Metascore: 72 Yes, The Theory of Everything is a Stephen Hawking biopic, but it's also a bittersweet portrait of a beautifully complicated marriage between the astrophysicist and his first wife Jane. It wouldn't work, though, without the brilliant turns by and palpable chemistry between Eddie Redmayne, completely lost in the role, and Felicity Jones, whose steely Jane gives her husband everything and then some in the face of unimaginable obstacles.
Metascore: 74 Just a year after Gravity, Christopher Nolan uncorks his own awe-inspiring, ambitious space spectacle. Visually astounding and topped by a moving performance from Matthew McConaughey, Interstellar is both breathless in scope and thought-provoking in its attempt to test the limits of space, time and the immeasurable constant of love.
Metascore:75 "Abortion comedy" doesn't sound like a great idea, but in debutante director-writer Gillian Robespierre's hands, it's an affecting, witty combo. Jenny Slate delivers a winning performance as Donna, a struggling standup comedian who discovers she's pregnant, as she reconciles her onstage clarity and offstage hot mess of a life. And the abortion? The subject is broached with a hardly seen candor and zero judgment.
Metascore: 71 Tidy and accessible, the other British genius biopic -- about mathematician Alan Turing who cracked the Nazis' Enigma code -- takes all its conventions and molds it into an engaging, well-crafted tale via its trifurcated structure. While it crackles with its motley crew of code breakers, including a magnificent Keira Knightley, it's Benedict Cumberbatch's hypnotic portrayal of the unique, tortured and closeted war hero on which the film rests.
Metascore: 88 Arguably Wes Anderson's best film since The Royal Tenenbaums, the frenzied whodunit mixes the auteur's highly stylized vision -- no space goes to waste -- with escalating dark screwball humor. The cherry on top is its magical ensemble cast, which includes Edward Norton, Adrien Brody, Saoirse Ronan, Willem Dafoe and Tilda Swinton, led by a wickedly superb Ralph Fiennes, secret comedian. Who knew?
Metascore: 87 "There are no two words in the English language more harmful than 'good job,'" music teacher Terence Fletcher (J.K. Simmons) says in Whiplash. And so begins an electrifying, volatile battle of wills and psychological warfare between the tyrannical instructor, who also hasn't heard of "going too far," and drum major Andrew (Miles Teller), who burns to be great-with-a-capital-G. Simmons and Teller are demonically ferocious, but the taut, assured movie's pièce de résistance is its pulsating, agonizingly grand finale that ends the film on a perfect note.

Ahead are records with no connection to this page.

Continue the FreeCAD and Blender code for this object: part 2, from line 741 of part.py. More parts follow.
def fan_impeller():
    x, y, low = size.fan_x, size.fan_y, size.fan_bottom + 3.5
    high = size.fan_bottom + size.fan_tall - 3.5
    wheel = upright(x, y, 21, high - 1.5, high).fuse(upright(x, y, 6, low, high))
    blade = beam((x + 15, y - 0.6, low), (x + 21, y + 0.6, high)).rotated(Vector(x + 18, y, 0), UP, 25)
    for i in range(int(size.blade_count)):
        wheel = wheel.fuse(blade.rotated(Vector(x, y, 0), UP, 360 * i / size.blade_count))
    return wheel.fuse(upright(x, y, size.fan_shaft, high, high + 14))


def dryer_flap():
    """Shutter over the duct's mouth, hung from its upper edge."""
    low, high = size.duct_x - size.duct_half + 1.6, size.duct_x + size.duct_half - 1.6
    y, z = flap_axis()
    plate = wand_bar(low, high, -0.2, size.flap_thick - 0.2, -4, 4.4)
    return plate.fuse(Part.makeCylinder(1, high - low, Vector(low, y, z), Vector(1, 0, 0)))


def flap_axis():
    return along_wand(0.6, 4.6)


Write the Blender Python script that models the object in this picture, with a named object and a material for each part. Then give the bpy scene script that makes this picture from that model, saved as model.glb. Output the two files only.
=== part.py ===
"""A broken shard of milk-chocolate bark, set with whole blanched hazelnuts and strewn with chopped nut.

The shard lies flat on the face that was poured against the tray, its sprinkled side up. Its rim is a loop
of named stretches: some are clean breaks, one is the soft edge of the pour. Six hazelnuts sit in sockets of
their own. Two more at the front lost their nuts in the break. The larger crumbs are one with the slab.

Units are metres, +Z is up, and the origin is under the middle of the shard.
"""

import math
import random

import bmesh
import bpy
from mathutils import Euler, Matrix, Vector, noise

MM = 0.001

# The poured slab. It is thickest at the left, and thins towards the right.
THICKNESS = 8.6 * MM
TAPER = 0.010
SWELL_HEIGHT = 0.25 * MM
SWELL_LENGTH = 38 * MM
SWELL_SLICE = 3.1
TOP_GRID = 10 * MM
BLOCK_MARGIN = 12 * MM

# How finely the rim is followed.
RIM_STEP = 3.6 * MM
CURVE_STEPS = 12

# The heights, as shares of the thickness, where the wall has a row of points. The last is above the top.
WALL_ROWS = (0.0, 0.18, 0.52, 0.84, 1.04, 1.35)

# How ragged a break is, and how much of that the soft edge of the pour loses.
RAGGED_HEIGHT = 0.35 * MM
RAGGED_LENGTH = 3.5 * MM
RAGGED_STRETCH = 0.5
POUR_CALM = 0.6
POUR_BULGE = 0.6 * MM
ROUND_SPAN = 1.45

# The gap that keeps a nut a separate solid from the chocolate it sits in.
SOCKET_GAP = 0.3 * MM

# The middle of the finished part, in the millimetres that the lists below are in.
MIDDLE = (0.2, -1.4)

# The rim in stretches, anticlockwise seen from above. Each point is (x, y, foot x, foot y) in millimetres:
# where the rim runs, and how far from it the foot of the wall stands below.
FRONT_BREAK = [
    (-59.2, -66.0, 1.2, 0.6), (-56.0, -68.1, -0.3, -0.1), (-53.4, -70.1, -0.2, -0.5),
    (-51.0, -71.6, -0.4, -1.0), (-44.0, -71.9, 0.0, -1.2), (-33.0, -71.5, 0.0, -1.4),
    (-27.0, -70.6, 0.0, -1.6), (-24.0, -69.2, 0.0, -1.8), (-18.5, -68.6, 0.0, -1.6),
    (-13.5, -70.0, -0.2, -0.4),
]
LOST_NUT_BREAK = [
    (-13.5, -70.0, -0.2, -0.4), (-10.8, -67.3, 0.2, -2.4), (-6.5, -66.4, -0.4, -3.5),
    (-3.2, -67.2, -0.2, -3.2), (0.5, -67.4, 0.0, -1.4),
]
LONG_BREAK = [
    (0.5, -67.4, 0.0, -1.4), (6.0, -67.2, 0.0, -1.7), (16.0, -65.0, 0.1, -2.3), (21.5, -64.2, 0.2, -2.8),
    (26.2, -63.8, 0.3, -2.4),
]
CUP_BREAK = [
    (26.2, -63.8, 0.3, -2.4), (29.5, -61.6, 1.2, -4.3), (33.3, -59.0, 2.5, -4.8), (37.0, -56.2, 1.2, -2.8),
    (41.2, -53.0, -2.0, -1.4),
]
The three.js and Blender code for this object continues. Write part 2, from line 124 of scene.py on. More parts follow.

Metascore: 89 Like its jaunty jazz drum score, Birdman is a magnetic, fluid tour de force you don't want to end. And in some ways, it doesn't. Edited as one long take, the absurdist black comedy -- about Riggan Thomson, Hollywood's former Birdman superhero, attempting a comeback on stage -- satirizes showbiz, society and ego with a bite that cuts deep and true. Edward Norton, Emma Stone, Naomi Watts and Zach Galifianakis are dynamite, but it's the mercurial Birdman himself, Michael Keaton, who truly shines in his long-awaited third act.
Metascore: 79 An ideal marriage -- no pun intended -- of material and directorial style, David Fincher's adaptation of Gillian Flynn's bestselling murder mystery is a surgical, twisted pulp thriller that entertains and eviscerates (the media, that is). Backed by a strong supporting cast, including Carrie Coon, Kim Dickens and comic relief Tyler Perry, Ben Affleck deploys his smarm charm to great effect as suspected hubby Nick, while Rosamund Pike's chilly controlled chaos in Amy is, yes, amazing.
Metascore: 100 Filmed over 12 years, Richard Linklater's coming-of-age passion project could've been a gimmick that went terribly wrong. Instead, Boyhood is a poignant, profound time capsule of youth. Ellar Coltrane, who was 7 when production started, Ethan Hawke and Patricia Arquette are all achingly raw, infusing the film with heartfelt naturalism as little cloud-gazing Mason grows up before our eyes. Life, as it reminds us, crawls slowly and goes by in a flash, but Boyhood's story is timeless.